Secure Device Linking: Allow users to manually link devices by entering a unique code or clicking a confirmation email. Think of how Netflix lets you add a new device by confirming your email address.
Explicit Device Association Requests: Upon visiting a service on a new device, prompt the user: "Would you like to sync your privacy settings from your other devices?", and only do so with their explicit agreement.
No Fingerprinting: Avoid techniques like matching devices based on IP address, device specs, or other hidden identifiers unless you have clear, opt-in consent. The CNIL is very clear: hidden tracking is not on.
Implementing these options will obviously require some investment in engineering and UX design. But it could save a lot of pain down the road, not to mention building deeper trust with users.
Why You Should Pay Attention Even if You’re Not in France
The CNIL has long been one of Europe’s most influential privacy regulators.

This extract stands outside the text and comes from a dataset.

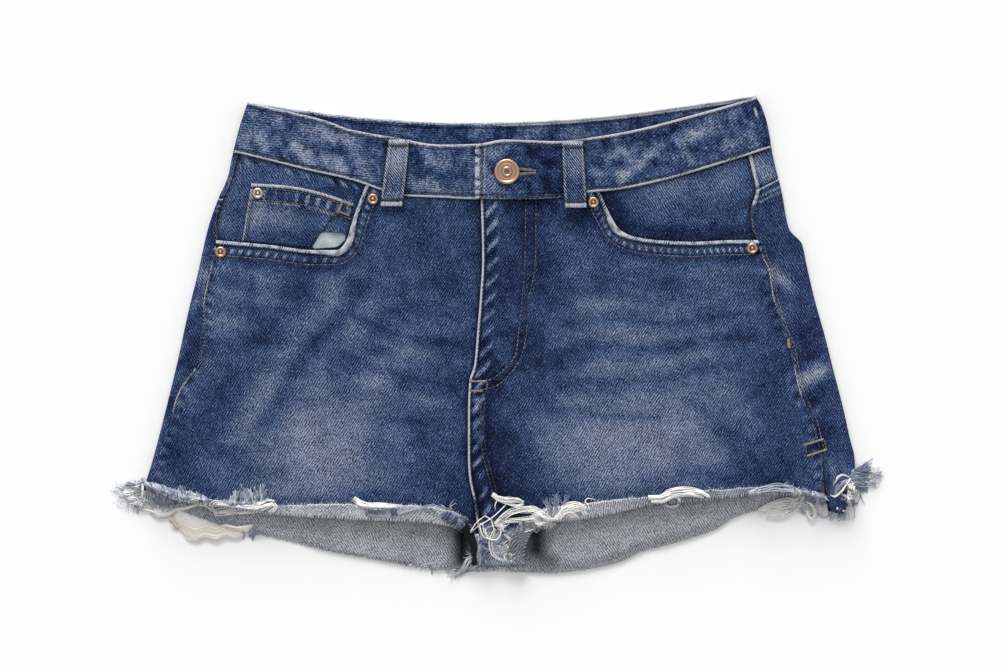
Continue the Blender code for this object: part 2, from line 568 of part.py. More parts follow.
def fringe(name, edge, way, span, base, clear, tufts, colour, seed):
    """Frayed threads whose roots share a narrow strip just off a raw edge.

    edge and way are the points of the raw edge and the directions the threads take off it,
    span the two fractions of its length that the strip covers, base the height of the strip
    and clear the lowest height of a thread over a place."""
    chance = np.random.default_rng(seed)
    steps = np.hypot(*np.diff(edge, axis=0).T)
    place = (np.concatenate([[0], np.cumsum(steps)]) / steps.sum() - span[0]) / (span[1] - span[0])
    length_of_strip = steps.sum() * (span[1] - span[0])
    roots, strands = [], []
    for start, end, count, lengths, leans, thick in tufts:
        step = (end - start) / count
        for i in range(count):
            part = (i + 0.5) / count
            long = (lengths[0] + (lengths[1] - lengths[0]) * part) * chance.uniform(0.6, 1.1)
            lean = leans[0] + (leans[1] - leans[0]) * part
            lean += chance.uniform(-1, 1) * min(0.2 * step * length_of_strip / long, 0.2)
            middle = start + step * (i + 0.5)
            half = min(0.3 * step, 0.5 * ROOT / length_of_strip)
            roots.append((middle - half, middle + half))
            strands.append((long, lean, min(thick, 0.7 * step * length_of_strip)))
    corners = [p for p in place if 0 < p < 1 and not any(a - 0.004 < p < b + 0.004 for a, b in roots)]
    stations = np.array(sorted([0.0, 1.0, *corners, *(p for root in roots for p in root)]))
    at = np.column_stack([np.interp(stations, place, axis) for axis in edge.T])
    out = np.column_stack([np.interp(stations, place, axis) for axis in way.T])
    out /= np.hypot(*out.T)[:, None]
    near, far = at + out * SEAM, at + out * (SEAM + STRIP_W)
    low = base(*near.T)
    rows = [np.column_stack([near, low]), np.column_stack([near, low + STRIP_T]),
            np.column_stack([far, low + STRIP_T]), np.column_stack([far, low])]
    count = len(stations)
    verts = np.concatenate(rows).tolist()
    bearing = {int(np.searchsorted(stations, root[0])): strand for root, strand in zip(roots, strands)}
    faces = [(3 * count, 2 * count, count, 0), tuple(k * count + count - 1 for k in range(4))]
    for i in range(count - 1):
        for k in range(4):
            a, b = k * count + i, (k + 1) % 4 * count + i
            if k != 2 or i not in bearing:
                faces.append((a, b, b + 1, a + 1))
    for i, (long, lean, thick) in bearing.items():
        root = [3 * count + i, 3 * count + i + 1, 2 * count + i + 1, 2 * count + i]
        corner = np.array([verts[r] for r in root])
        side = np.array([-out[i, 1], out[i, 0]])
        bent = out[i] * math.cos(lean * 0.5) + side * math.sin(lean * 0.5)
        straight = out[i] * math.cos(lean) + side * math.sin(lean)
        middle = corner.mean(axis=0)[:2] + bent * long * 0.5
        tip = middle + straight * long * 0.5
        across = np.array([-bent[1], bent[0]]) * thick / 2
        if np.dot(corner[1, :2] - corner[0, :2], across) < 0:
            across = -across
        first = len(verts)
        for sign, rise in ((-1, 0), (1, 0), (1, 1), (-1, 1)):
            verts.append([*(middle + across * sign), clear(*middle) + rise * thick])
        verts.append([*tip, clear(*tip) + 0.3])
        for k in range(4):
            n = (k + 1) % 4
            faces.append((root[k], root[n], first + n, first + k))
            faces.append((first + k, first + n, first + 4))
    finish(name, verts, faces, colour)


def outward(points, centre):
    """Unit directions square to a line of points, away from a centre."""
    along = np.gradient(points, axis=0)
    away = np.column_stack([-along[:, 1], along[:, 0]]) / np.hypot(*along.T)[:, None]
    return away * np.where(((points - centre) * away).sum(axis=1) < 0, -1, 1)[:, None]


def fringes(fronts, backs):
    """The frayed threads of each stretch of raw hem."""

    def over_front(x, y):
        return float(top_front(np.array(x), np.array(y))) + 0.7

    def over_back(x, y):
        return DENIM + 0.6

    def over_floor(x, y):
        return 0.35

    def on_front(x, y):
        return top_front(x, y) + SEAM + 0.3

    def mid_way(x, y):
        return 3.0 + 0 * x

    def at_edge(x, y):
        return 0.4 + 0 * x

    def above_back(x, y):
        return DENIM + 0.5 + 0 * x

    # tufts: start, end, threads, lengths, leans along the hem, thickness
    (raw_left, in_left, fold_left), (raw_right, in_right, fold_right) = fronts
    turned_out = HEM_R + DENIM
    fringe("fringe_left_hem", fold_left - in_left * turned_out, -in_left, (0.02, 0.15), mid_way,
           over_back, [(0.0, 1.0, 9, (8, 9), (-0.5, -0.3), 0.9)], BLUE, 23)
    fringe("fringe_right_hem", fold_right - in_right * turned_out, -in_right, (0.02, 0.13), mid_way,
           over_back, [(0.0, 1.0, 8, (6, 8), (0.2, -0.2), 0.9)], WHITE, 29)
    fringe("fringe_front_left", raw_left, in_left, (0.16, 0.84), on_front, over_front, [
        (0.0, 0.3, 12, (6, 9), (-0.2, 0.2), 0.9), (0.31, 0.36, 2, (13, 15), (-1.0, -0.8), 1.2),
        (0.56, 0.68, 5, (6, 8), (0.8, 0.2), 1.2), (0.8, 1.0, 7, (4, 6), (0.2, 0.5), 0.9)], WHITE, 3)
    fringe("fringe_front_right", raw_right, in_right, (0.22, 0.78), on_front, over_front, [
        (0.0, 0.2, 6, (4, 6), (0.2, -0.2), 0.9), (0.25, 0.5, 9, (8, 10), (0.8, -0.8), 1.2),
        (0.72, 1.0, 10, (8, 11), (0.7, -0.5), 1.2)], WHITE, 5)
    hem_left, hem_right = backs
    away_left, away_right = outward(hem_left, (-150, -60)), outward(hem_right, (150, -60))
    crest = int(hem_left[:, 0].argmin())
    under = hem_left[crest:][hem_left[crest:, 0] < -222]
    fold_y = np.array([-92.0, -97.0, -102.0])
    corner_left = np.concatenate([np.column_stack([fold_x(-1, fold_y) - SEAM, fold_y]), under])
    way_left = np.array([(-1.0, 0.15), (-1.0, -0.1), (-1.0, -0.4)] + [(-0.57, -0.82)] * len(under))
    crest = int(hem_right[:, 0].argmax())
    fold_y = np.array([-92.0, -88.0])
    beside = np.column_stack([fold_x(1, fold_y) + SEAM, fold_y])
    corner_right = np.concatenate([hem_right[:crest + 1], beside])
    way_right = np.concatenate([away_right[:crest], [(1.0, -0.25), (1.0, -0.1), (1.0, 0.1)]])
    fringe("fringe_left_corner", corner_left, way_left, (0, 1), at_edge, over_floor, [
        (0.0, 0.4, 10, (13, 30), (0.0, 0.1), 1.0), (0.42, 0.7, 7, (26, 15), (0.0, 0.1), 0.9),
        (0.72, 1.0, 6, (9, 7), (0.0, 0.3), 0.9)], BLUE, 7)
    fringe("fringe_back_left", hem_left, away_left, (0.24, 0.98), at_edge, over_floor, [
        (0.0, 0.07, 4, (16, 22), (-1.0, -0.9), 1.0), (0.12, 0.55, 10, (2.5, 3), (0, 0), 0.9),
        (0.57, 1.0, 11, (2, 2.4), (0, 0), 0.9)], WHITE, 11)
    fringe("fringe_back_right", hem_right, away_right, (0.35, 0.98), at_edge, over_floor, [
        (0.02, 1.0, 20, (2.2, 1.6), (0, 0), 0.9)], WHITE, 13)
    fringe("fringe_right_corner", corner_right, way_right, (0.02, 0.98), at_edge, over_floor, [
        (0.0, 0.3, 6, (7, 9), (0.1, 0.1), 0.9), (0.36, 1.0, 14, (14, 24), (0.3, 0.1), 0.9)],
        BLUE, 17)
    line = np.array([(x, -161.0) for x in (-14.0, 0.0, 17.0)])
    fringe("fringe_crotch", line, np.array([(0.0, -1.0)] * 3), (0, 1), above_back, over_back, [
        (0.05, 0.95, 14, (4, 5), (-0.6, 0.6), 1.0)], WHITE, 19)


def new_object(name, mesh, colour, roughness=0.9, metallic=0.0):
    """An object of the garment's collection with a material of its own."""
    obj = bpy.data.objects.new(name, mesh)
    bpy.data.collections["denim_shorts"].objects.link(obj)
    material = bpy.data.materials.new(name)
    material.use_nodes = True
    shader = material.node_tree.nodes["Principled BSDF"]
    shader.inputs["Base Color"].default_value = (*colour, 1)
    shader.inputs["Roughness"].default_value = roughness
    shader.inputs["Metallic"].default_value = metallic
    mesh.materials.append(material)
    return obj


def main():
    for obj in list(bpy.data.objects):
        bpy.data.objects.remove(obj)
    for name in ("denim_shorts", "cutters"):
        bpy.context.scene.collection.children.link(bpy.data.collections.new(name))
    fronts, backs = [], []
    for side, word in ((-1, "left"), (1, "right")):
        fronts.append(front_panel("front_" + word, side))
        backs.append(back_and_yoke(side))
        facing("facing_" + word, side)
    buttonhole(waistband())
    laid_on_facing("coin_pocket", COIN_TOP, COIN_BOTTOM, 10, 3, BLUE, SEAM + FACING)
    laid_on_facing("pocket_bag", BAG_TOP, BAG_BOTTOM, 3, 1, WHITE, SEAM + FACING)
    for name, x_top, x_bottom in BELT_LOOPS:
        belt_loop(name, x_top, x_bottom)
    rivets()
    button()
    fringes(fronts, backs)


main()
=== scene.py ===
"""Cut-off denim shorts laid flat with their front up: washed twill panels, topstitching, raw hems
frayed into threads, a copper shank button and copper rivets.

x runs across the garment, y up towards the waist and z up off the floor.  Every shape is worked
out in millimetres and becomes a mesh in metres.  left and right are the viewer's.
"""

import math

import bpy
import numpy as np
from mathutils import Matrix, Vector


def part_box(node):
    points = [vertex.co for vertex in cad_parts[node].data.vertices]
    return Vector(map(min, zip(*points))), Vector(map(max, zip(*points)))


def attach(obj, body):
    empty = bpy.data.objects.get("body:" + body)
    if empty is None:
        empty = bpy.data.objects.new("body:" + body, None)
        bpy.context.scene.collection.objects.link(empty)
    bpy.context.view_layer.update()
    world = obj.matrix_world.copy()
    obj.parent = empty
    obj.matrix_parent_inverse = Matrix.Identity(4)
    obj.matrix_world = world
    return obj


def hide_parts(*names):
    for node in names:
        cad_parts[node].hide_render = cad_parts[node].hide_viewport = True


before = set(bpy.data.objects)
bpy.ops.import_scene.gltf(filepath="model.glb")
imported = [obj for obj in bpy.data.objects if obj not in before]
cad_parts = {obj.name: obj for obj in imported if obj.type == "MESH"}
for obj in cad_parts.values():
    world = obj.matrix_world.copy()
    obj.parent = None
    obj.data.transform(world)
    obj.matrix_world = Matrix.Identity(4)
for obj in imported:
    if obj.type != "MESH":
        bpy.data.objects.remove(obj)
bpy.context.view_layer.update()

MM = 0.001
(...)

Remember, it was the CNIL that slapped Google with the first major GDPR fine back in 2019 for consent-related failures.
Often, the CNIL’s interpretations of GDPR end up being picked up (formally or informally) by other national authorities. So even if you’re mainly focused on the UK, Germany, Ireland, or elsewhere, it’s wise to pay attention.
Moreover, the EU’s proposed ePrivacy Regulation, if it ever finally becomes law, is expected to further formalise the rules around consent and cross-device tracking. The CNIL’s consultation gives a strong hint about where things might be heading.
If you are outside the EU altogether, you’re not off the hook either. Brazil’s LGPD, South Africa’s POPIA, and even parts of the US (like California’s CPRA) are starting to raise the bar on transparency and user control. Being ahead of the curve is always better than scrambling to retrofit your systems later.